By Lewis Krauskopf
NEW YORK (Reuters) – The S&P 500 will likely struggle to rise much above current levels into the middle of 2024, as investors rotate away from growth stocks and the Federal Reserve holds off from interest rate cuts in the first half of next year, Stifel equity strategists said on Monday.
Stifel Chief Equity Strategist Barry Bannister and his team sees the S&P 500 “topping” around 4,650 into mid-2024. That’s 1.2% above the 4,594.63 level where the benchmark index ended on Friday, which marked a new closing high for 2023.
Expectations the Fed is done hiking rates and will instead turn to rate cuts early next year have helped drive a rally in stocks in recent weeks.

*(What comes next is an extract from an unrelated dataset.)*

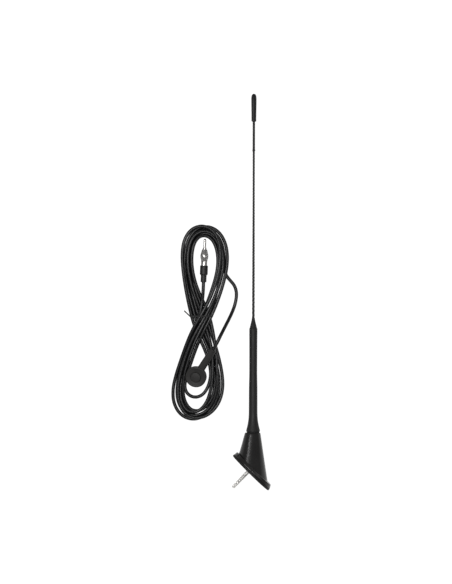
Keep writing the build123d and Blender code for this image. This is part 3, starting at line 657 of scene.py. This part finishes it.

But the Stifel strategists said in their outlook note that they do not see the Fed cutting in the first half of 2024, pointing to economic growth and inflation proving resilient.

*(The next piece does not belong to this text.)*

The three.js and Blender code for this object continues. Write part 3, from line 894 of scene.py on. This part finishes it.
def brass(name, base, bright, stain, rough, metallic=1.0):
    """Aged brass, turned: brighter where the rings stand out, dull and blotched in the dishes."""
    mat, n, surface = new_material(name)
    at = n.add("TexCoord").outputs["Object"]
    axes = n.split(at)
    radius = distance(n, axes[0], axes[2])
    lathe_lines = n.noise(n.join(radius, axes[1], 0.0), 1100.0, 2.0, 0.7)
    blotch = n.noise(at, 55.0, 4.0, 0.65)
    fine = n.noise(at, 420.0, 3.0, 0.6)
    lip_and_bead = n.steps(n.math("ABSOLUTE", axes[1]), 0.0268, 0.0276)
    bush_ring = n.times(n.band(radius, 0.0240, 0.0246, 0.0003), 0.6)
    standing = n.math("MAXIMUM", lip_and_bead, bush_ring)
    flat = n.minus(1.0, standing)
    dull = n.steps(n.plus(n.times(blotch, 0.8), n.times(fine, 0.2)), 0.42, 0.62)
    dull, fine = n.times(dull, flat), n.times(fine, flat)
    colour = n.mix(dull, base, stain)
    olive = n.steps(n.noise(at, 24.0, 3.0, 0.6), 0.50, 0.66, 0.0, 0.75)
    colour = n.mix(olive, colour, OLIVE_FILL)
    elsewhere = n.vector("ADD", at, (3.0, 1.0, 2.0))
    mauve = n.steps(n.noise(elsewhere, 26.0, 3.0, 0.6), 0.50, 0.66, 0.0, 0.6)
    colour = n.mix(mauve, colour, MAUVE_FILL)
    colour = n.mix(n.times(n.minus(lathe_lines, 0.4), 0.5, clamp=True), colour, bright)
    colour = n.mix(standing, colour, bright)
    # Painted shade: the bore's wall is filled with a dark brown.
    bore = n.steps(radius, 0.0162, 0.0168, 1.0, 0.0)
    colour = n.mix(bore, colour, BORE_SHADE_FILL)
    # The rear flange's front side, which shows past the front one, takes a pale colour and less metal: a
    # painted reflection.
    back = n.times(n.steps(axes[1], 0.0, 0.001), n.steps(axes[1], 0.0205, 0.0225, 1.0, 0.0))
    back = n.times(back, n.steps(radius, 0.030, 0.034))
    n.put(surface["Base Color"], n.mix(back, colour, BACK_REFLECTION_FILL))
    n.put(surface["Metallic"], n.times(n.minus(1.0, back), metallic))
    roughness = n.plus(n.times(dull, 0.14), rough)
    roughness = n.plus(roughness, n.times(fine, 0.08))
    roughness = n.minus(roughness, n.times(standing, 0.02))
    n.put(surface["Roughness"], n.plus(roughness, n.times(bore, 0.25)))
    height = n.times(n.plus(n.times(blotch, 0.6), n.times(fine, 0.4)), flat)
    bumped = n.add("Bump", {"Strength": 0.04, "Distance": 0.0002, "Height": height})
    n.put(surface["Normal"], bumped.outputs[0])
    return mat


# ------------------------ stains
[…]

Bannister and his team projected rotation in the first half from the megacap growth stocks that have led the market in 2023 to “cyclical value.” The latter group of stocks includes banks, capital goods, energy, financial services, insurance, materials, real estate and transportation.
“This rotation for the (cap-weighted) S&P 500 causes the index to struggle to rise much above 4,650 into mid-2024,” the Stifel strategists said in their note.
Longer-term, the strategists said they view the stocks as in a “secular bear market.”
“We expect a range-bound S&P 500 in real terms to continue into the early 2030s,” the strategists said in their note.